화학공학소재연구정보센터
IEEE Transactions on Automatic Control, Vol.42, No.1, 66-82, 1997
Persistent Identification of Time-Varying Systems
In this paper, the problem of identification of time-varying systems is investigated in the framework of worst-case identification and information-based complexity, Measures of intrinsic errors, termed persistent identification errors, in such identification problems are introduced, For a selected model space of dimension n (finite impulse response models) and an observation window of length m, the persistent identification measures provide the worst case posterior identification errors over all possible starting times of the observation windows when the input and identification algorithms are optimized, For linear time-invariant (LTI) plants with unmodeled dynamics belonging to certain types of prior unstructured uncertainty sets, upper and lower bounds of the persistent identification measures are explicitly computed, It is shown that when prior unmodeled dynamics are balls in the l(1) space, the lower and upper bounds coincide, In this case, any full-rank periodic probing signals are optimal, and the standard least-squares estimation is in fact an optimal identification algorithm.
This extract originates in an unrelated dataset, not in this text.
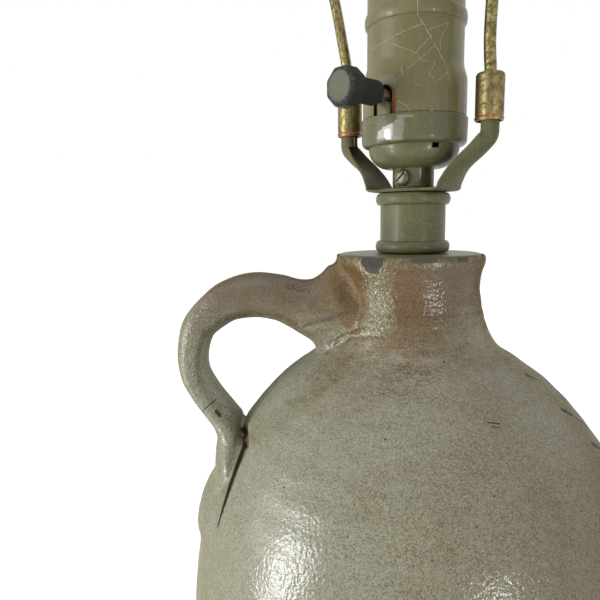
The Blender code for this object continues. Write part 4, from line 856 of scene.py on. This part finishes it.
half = BEAD_HEIGHT / 2
neck_line = [(BORE, NECK_TOP), (NECK_TUBE - 0.4 * MM, NECK_TOP)] \
    + rolled(NECK_TUBE, NECK_BEAD, NECK_TOP - half, half, 14) \
    + rolled(NECK_TUBE, NECK_BEAD, 0.3 * MM + half, half, 14) \
    + [(NECK_TUBE - 0.9 * MM, 0.3 * MM), (NECK_TUBE - 0.9 * MM, NECK_TOP - 0.9 * MM),
       (BORE, NECK_TOP - 0.9 * MM)]
dressed(turned("spun_neck", neck_line, 128, matrix=above), SATIN_OLIVE, "lamp", "olive_paint", "lamp_neck")


# Harp saddle: one strip of steel, clamped under the socket by its round middle, bent up on
# each side and curled into a channel that takes a foot of the harp wire.
SADDLE_FOOT = 22.3 * MM
SADDLE_SHEET = 1.2 * MM
HARP_AZIMUTH = 52.0
HARP_TURN = Matrix.Rotation(math.radians(HARP_AZIMUTH - 90.0), 4, "Z")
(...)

Motivated by closed-loop identification problems, the concept of nearly periodic signals is introduced, It is shown that such signals are asymptotically optimal for persistent identification and at the same time can be generated in a closed-loop configuration, For slowly varying systems, the persistent identification measures are shown to be continuous functions of the plant variation rates. Furthermore, periodic signals are asymptotically optimal in the sense that they achieve identification errors which approach the optimal persistent identification errors for LTI systems when the variation rates of the plants become small. This result verifies that the persistent identification measures are indeed benchmark values for the identification of time-varying systems.